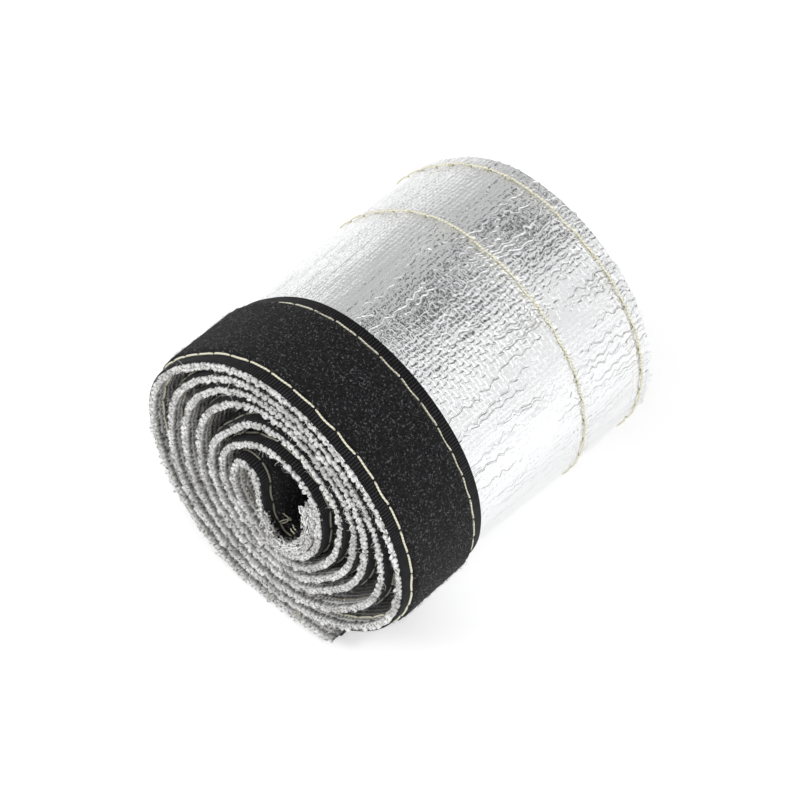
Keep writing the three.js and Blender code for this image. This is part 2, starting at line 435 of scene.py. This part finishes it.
# %% The cloth's finish, and its loose yarns' finish
def cloth_finish():
    r = Recipe("glass_cloth_weave", Roughness=0.6, Specular_IOR_Level=0.35)
    _, along_strip, across, _ = r.strip()
    bent_along, bent_across = wandering(r, along_strip, across, 3.0, 0.9)
    pillows = weave(r, bent_along, bent_across, 1.1)
    fibres = r.noise(r.place(r.math("MULTIPLY", along_strip, 3.0), r.math("MULTIPLY", across, 3.0)), 2.2, 4.0)
    blotches = r.noise(r.place(along_strip, across), 0.16, 3.0)
    # painted shade: the holes between the yarns are coloured dark grey, the crowns nearly white
    crown = r.ramp(r.math("MULTIPLY_ADD", fibres, 0.4, pillows), 0.35, 0.85)
    grey = r.blend(crown, (0.1, 0.1, 0.098, 1), (0.8, 0.795, 0.78, 1))
    r.feed("Base Color", r.blend(r.ramp(blotches, 0.3, 0.8, 0.0, 0.4), grey, (0.4, 0.395, 0.38, 1)))
    r.bump(r.math("MULTIPLY_ADD", fibres, 0.3, pillows), 0.6)
    return r.material


def yarn_finish():
    r = Recipe("glass_yarn", Roughness=0.42, Specular_IOR_Level=0.5)
    place = r.node("ShaderNodeNewGeometry").outputs["Position"]
    drawn_out = r.node("ShaderNodeVectorMath", {"operation": "MULTIPLY"}, i0=place, i1=(1, 0.3, 1)).outputs[0]
    strands = r.noise(drawn_out, 2000.0, 3.0, 0.65)
    tint = r.noise(place, 200.0, 3.0)
    white = r.blend(r.ramp(tint, 0.4, 0.7), (0.88, 0.88, 0.87, 1), (0.58, 0.575, 0.56, 1))
    fluffy = r.blend(r.ramp(strands, 0.33, 0.5), (0.45, 0.45, 0.44, 1), white)
    # painted shade: yarn lying less than about 32 mm from the strip's middle line, tucked in among the turns,
    # is coloured dark grey
    parts = r.node("ShaderNodeSeparateXYZ", Vector=place)
    from_middle = r.math("ABSOLUTE", parts.outputs[1])
    depth = r.ramp(from_middle, 0.0319, 0.0331, 0.0, 1.0)
    r.feed("Base Color", r.blend(depth, (0.2, 0.2, 0.196, 1), fluffy))
    r.bump(strands, 0.12)
    return r.material


cloth = cloth_finish()
yarn = yarn_finish()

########

* _GIVEN PROBLEM_: Give back the whole listing, word for word.

* _ANSWER TO THE PROBLEM_:
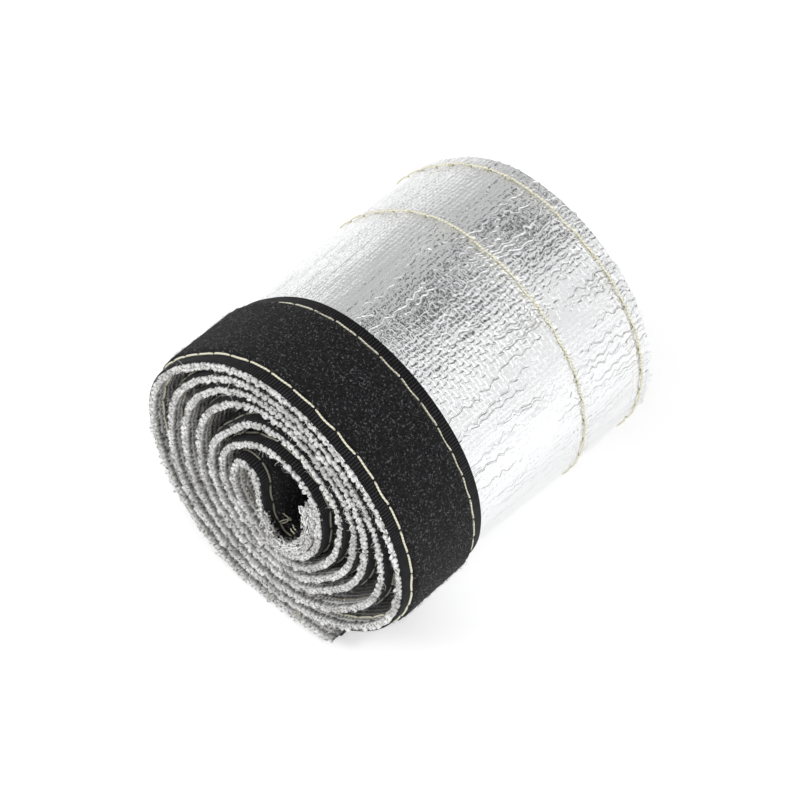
Keep writing the three.js and Blender code for this image. This is part 2, starting at line 435 of scene.py. This part finishes it.
# %% The cloth's finish, and its loose yarns' finish
def cloth_finish():
    r = Recipe("glass_cloth_weave", Roughness=0.6, Specular_IOR_Level=0.35)
    _, along_strip, across, _ = r.strip()
    bent_along, bent_across = wandering(r, along_strip, across, 3.0, 0.9)
    pillows = weave(r, bent_along, bent_across, 1.1)
    fibres = r.noise(r.place(r.math("MULTIPLY", along_strip, 3.0), r.math("MULTIPLY", across, 3.0)), 2.2, 4.0)
    blotches = r.noise(r.place(along_strip, across), 0.16, 3.0)
    # painted shade: the holes between the yarns are coloured dark grey, the crowns nearly white
    crown = r.ramp(r.math("MULTIPLY_ADD", fibres, 0.4, pillows), 0.35, 0.85)
    grey = r.blend(crown, (0.1, 0.1, 0.098, 1), (0.8, 0.795, 0.78, 1))
    r.feed("Base Color", r.blend(r.ramp(blotches, 0.3, 0.8, 0.0, 0.4), grey, (0.4, 0.395, 0.38, 1)))
    r.bump(r.math("MULTIPLY_ADD", fibres, 0.3, pillows), 0.6)
    return r.material


def yarn_finish():
    r = Recipe("glass_yarn", Roughness=0.42, Specular_IOR_Level=0.5)
    place = r.node("ShaderNodeNewGeometry").outputs["Position"]
    drawn_out = r.node("ShaderNodeVectorMath", {"operation": "MULTIPLY"}, i0=place, i1=(1, 0.3, 1)).outputs[0]
    strands = r.noise(drawn_out, 2000.0, 3.0, 0.65)
    tint = r.noise(place, 200.0, 3.0)
    white = r.blend(r.ramp(tint, 0.4, 0.7), (0.88, 0.88, 0.87, 1), (0.58, 0.575, 0.56, 1))
    fluffy = r.blend(r.ramp(strands, 0.33, 0.5), (0.45, 0.45, 0.44, 1), white)
    # painted shade: yarn lying less than about 32 mm from the strip's middle line, tucked in among the turns,
    # is coloured dark grey
    parts = r.node("ShaderNodeSeparateXYZ", Vector=place)
    from_middle = r.math("ABSOLUTE", parts.outputs[1])
    depth = r.ramp(from_middle, 0.0319, 0.0331, 0.0, 1.0)
    r.feed("Base Color", r.blend(depth, (0.2, 0.2, 0.196, 1), fluffy))
    r.bump(strands, 0.12)
    return r.material


cloth = cloth_finish()
yarn = yarn_finish()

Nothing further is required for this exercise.